5. D'autre part, ayant relevé que le projet des consorts M... et de leurs sociétés de transférer l'hypermarché en recourant à un crédit-bail immobilier sur les parcelles concernées était connu de la société Système U, qui avait reconnu y avoir, dans un premier temps, prêté son concours, et que seul le groupe Carrefour avait été mis en garde, par la bénéficiaire du pacte, des conséquences d'une violation de son droit de préemption concernant les offres préalables de vente des droits sociaux et des fonds de commerce, la cour d'appel en a souverainement déduit, sans inverser la charge de la preuve, qu'il n'était pas prouvé que les sociétés CMCIC lease et Finamur étaient informées de la volonté de la société Système U d'exercer son droit de préemption sur les terrains vendus.

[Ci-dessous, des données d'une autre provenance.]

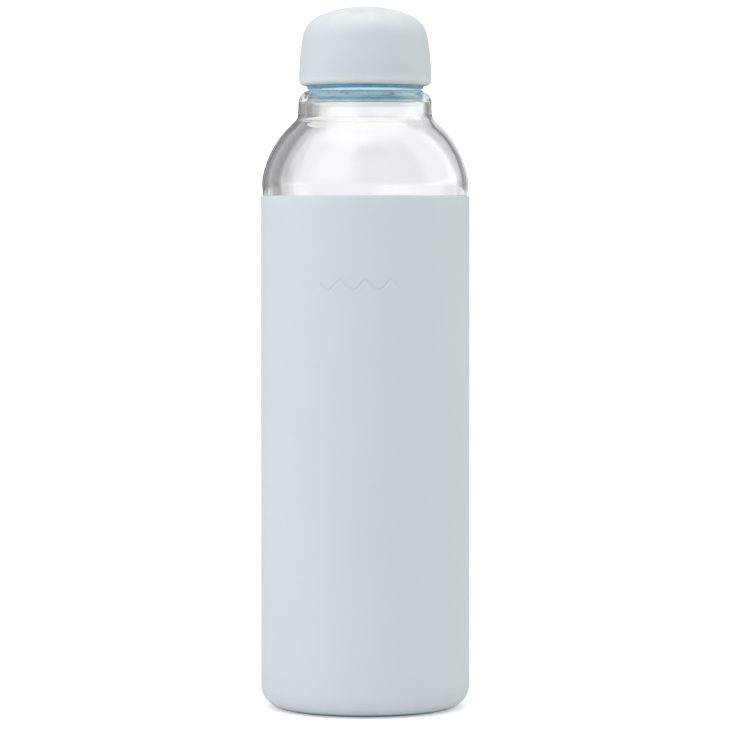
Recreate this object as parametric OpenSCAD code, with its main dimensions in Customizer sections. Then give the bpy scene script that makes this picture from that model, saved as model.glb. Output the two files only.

6. Le moyen n'est donc pas fondé.

PAR CES MOTIFS, la Cour :

REJETTE le pourvoi.

- Président : M. Chauvin - Rapporteur : M. Maunand - Avocat(s) : SCP Ohl et Vexliard ; SCP Poulet-Odent ; SCP Thouin-Palat et Boucard -

Textes visés :

Articles 1134 et 1382 du code civil, dans leur rédaction antérieure à celle issue de l'ordonnance n° 2016-131 du 10 février 2016 ; article 1315, devenu 1353, du code civil.

Rapprochement(s) :

Ch. mixte., 26 mai 2006, pourvoi n° 03-19.376, Bull. 2006, Ch. mixte, n° 4 (rejet), et les arrêts cités ; 3e Civ., 14 février 2007, pourvoi n° 05-21.814, Bull. 2007, III, n° 25 (2) (rejet), et l'arrêt cité.